The Death of Any Child in War Is Intolerable
International Humanitarian Law holds Israel and all occupying powers to the Geneva Conventions regarding the treatment of civilians during war. The International Committee of the Red Cross, which is responsible for monitoring and promoting adherence to the Geneva Conventions, states that Israel must abide by the Fourth Article of the Geneva Conventions in the West Bank and Gaza. However, the United Nations and Human Rights Watch have reported that Israel does not agree.
All countries are beholden to the Geneva Conventions whether they agree to them or not. Israel does not agree that the Fourth Geneva Conventions apply to the West Bank and Gaza, but the rest of the United Nations—except the United States, Israel’s primary ally—confirms it.
Civilians must be protected in war zones. Children must receive special protections in war zones. No child should be killed by a soldier in a war zone—regardless of the child’s actions. This is the law. In the case of the IDF, Israeli soldiers have been killing Palestinian children in the Occupied Territories at a rate of more than one hundred children per year for the last twenty years. That’s another child dead approximately every three days!

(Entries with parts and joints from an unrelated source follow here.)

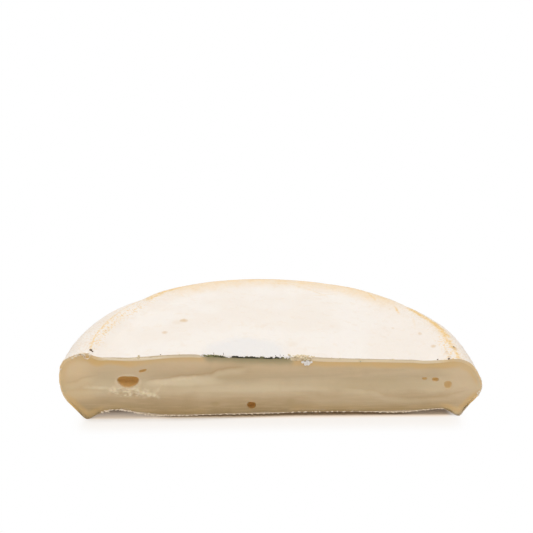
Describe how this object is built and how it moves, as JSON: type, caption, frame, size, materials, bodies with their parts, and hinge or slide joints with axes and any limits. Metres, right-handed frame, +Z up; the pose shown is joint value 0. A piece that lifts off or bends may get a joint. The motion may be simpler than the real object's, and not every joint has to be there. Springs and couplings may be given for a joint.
{
  "type": "reblochon half wheel",
  "caption": "Half of a small soft washed-rind cheese wheel lying flat: white rind, ivory paste with a few eyes at the straight cut, green casein mark in the top.",
  "frame": {"origin": "middle of the half wheel's footprint, on the surface it lies on", "axes": "+X along the straight cut towards the lower end, +Y from the cut towards the round rim, +Z up"},
  "size_m": [0.1501, 0.0752, 0.0262],
  "materials": {
    "rind": "dry velvety white bloom over an orange rind",
    "paste": "satin, faintly translucent ivory paste",
    "casein": "matt dark green"
  },
  "bodies": {
    "root": {"cheese": "rind", "casein_mark": "casein"}
  },
  "joints": []
}
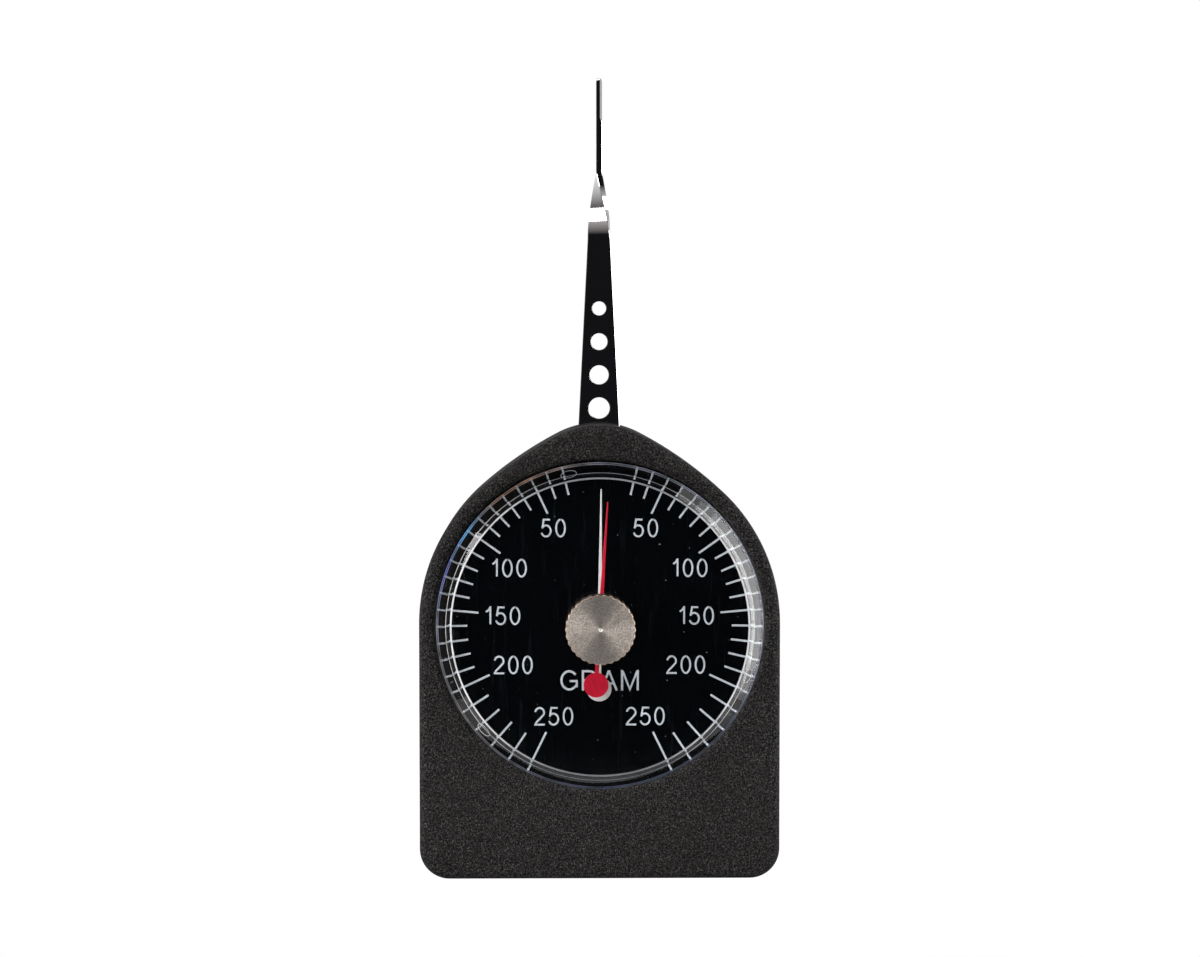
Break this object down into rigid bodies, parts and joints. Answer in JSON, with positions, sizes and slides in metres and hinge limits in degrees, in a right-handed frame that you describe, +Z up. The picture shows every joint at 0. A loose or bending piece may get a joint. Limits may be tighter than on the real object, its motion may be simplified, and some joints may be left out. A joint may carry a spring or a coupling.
{
  "type": "pocket dial force gauge",
  "caption": "Pocket dial force gauge: a feeler lever on top turns a geared pointer over a round dial, and a knob resets a drag pointer.",
  "frame": {"origin": "middle of the flat base of the case, half way through its depth", "axes": "+Z up along the feeler lever, +Y to the back of the case, +X to the right of the dial"},
  "size_m": [0.06, 0.0253, 0.1334],
  "materials": {
    "textured_black_paint": "fine wrinkle texture, satin black",
    "dial_black": "satin black with white print",
    "clear_plastic": "clear moulded acrylic, polished",
    "polished_steel": "mirror polished",
    "spring_steel": "tempered, satin",
    "screw_steel": "dark oxide",
    "turned_nickel": "nickel plate over fine turning marks",
    "brass": "milled",
    "white_paint": "satin white",
    "red_paint": "satin red"
  },
  "bodies": {
    "case": {"case_housing": "textured_black_paint", "rear_cover": "textured_black_paint", "cover_screw_upper_left": "screw_steel", "cover_screw_upper_right": "screw_steel", "cover_screw_lower_left": "screw_steel", "cover_screw_lower_right": "screw_steel", "dial_plate": "dial_black", "crystal": "clear_plastic", "crystal_bush": "brass", "movement_plate": "brass", "movement_screw_upper_left": "screw_steel", "movement_screw_upper_right": "screw_steel", "movement_screw_lower_left": "screw_steel", "movement_screw_lower_right": "screw_steel", "arbor_bridge": "brass", "arbor_bridge_screw_left": "screw_steel", "arbor_bridge_screw_right": "screw_steel", "arbor_pillar_left": "brass", "arbor_pillar_right": "brass", "arbor_bush_front": "brass", "arbor_bush_rear": "brass", "lever_bridge": "brass", "lever_bridge_screw_left": "screw_steel", "lever_bridge_screw_right": "screw_steel", "lever_pillar_left": "brass", "lever_pillar_right": "brass", "lever_bush_front": "brass", "lever_bush_rear": "brass", "stop_pin_left": "screw_steel", "stop_pin_right": "screw_steel", "measuring_spring": "spring_steel", "spring_block": "brass", "block_screw_left": "screw_steel", "block_screw_right": "screw_steel", "hairspring": "spring_steel", "hairspring_stud": "screw_steel"},
    "lever": {"feeler_lever": "polished_steel", "lever_shaft": "polished_steel", "sector_gear": "brass", "sector_rivet_upper": "screw_steel", "sector_rivet_lower": "screw_steel", "spring_fork": "spring_steel"},
    "pointer": {"pinion_arbor": "polished_steel", "hairspring_collet": "brass", "pointer_hub": "brass", "main_pointer": "white_paint", "drive_pin": "screw_steel"},
    "drag": {"reset_knob": "turned_nickel", "knob_spindle": "screw_steel", "friction_washer": "spring_steel", "drag_hub": "brass", "drag_pointer": "red_paint"}
  },
  "joints": [
    {"name": "lever_swing", "type": "hinge", "parent": "case", "child": "lever", "pos_m": [0, 0, 0.07129], "axis": [0, 1, 0], "range_deg": [-11.4, 11.4], "stiffness_Nm_per_rad": 0.8, "deforming": ["measuring_spring"]},
    {"name": "pointer_turn", "type": "hinge", "parent": "case", "child": "pointer", "pos_m": [0, 0, 0.0425], "axis": [0, 1, 0], "range_deg": [-160, 160], "deforming": ["hairspring"]},
    {"name": "knob_turn", "type": "hinge", "parent": "case", "child": "drag", "pos_m": [0, 0, 0.0425], "axis": [0, 1, 0], "range_deg": [-163.6, 156.4]}
  ],
  "couplings": [
    {"joint": "pointer_turn", "follows": "lever_swing", "ratio": -14}
  ]
}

Gideon Levy of Haaretz writes of the Israeli killing of children: “First we were ashamed, then we were shocked, and we even investigated. Then we denied it and lied. After that we ignored and repressed it, yawned and lost interest. Now is the worst phase of all: We’ve started to extol the killers of children. That’s how far we’ve gone.” It is now time to consider if the state of Israel is truly representative of the Jewish faith—a faith which would denounce the killing of children.
“Death of the Hedgehog”
A few days after Ali’s death, an Israeli poet named Eran Tzelgov published a poem dedicated to the boy’s memory. The poem is titled “Mot ha-qippod,” or “Death of the Hedgehog”, and was published in the largest paid newspaper in Israel, Yediʻot aḥaronot. Assistant Professor of Jewish Studies Melissa Weininger describes the poem in her article “What We Have Lost: Poetry and Mourning.”
Weininger writes that the poem begins by “offering a Jewish ethics of mourning rooted in care for the other” and then critiques “state power and its indifference to human death and suffering in the service of self-preservation.” She adds that the poem shifts from “the world of children” and their deep sense of shock and loss at death to the “world of adults, who may not even flinch at the report of a boy’s killing at the hands of the army.”
The poem “quiet rages” at the system and circumstances that led to Ali’s death and the way the boy’s death was reported and handled as if he were an inanimate object. She writes that the poem presents the possibility of a Jewish ethics of care for the other. A Jewish ethic would mean to acknowledge the death and engage in rituals of mourning and burial—actions which recognize both the humanity and value of the dead. Perhaps it is now time to recognize and mourn all the Palestinian children killed in this war, starting with Ali.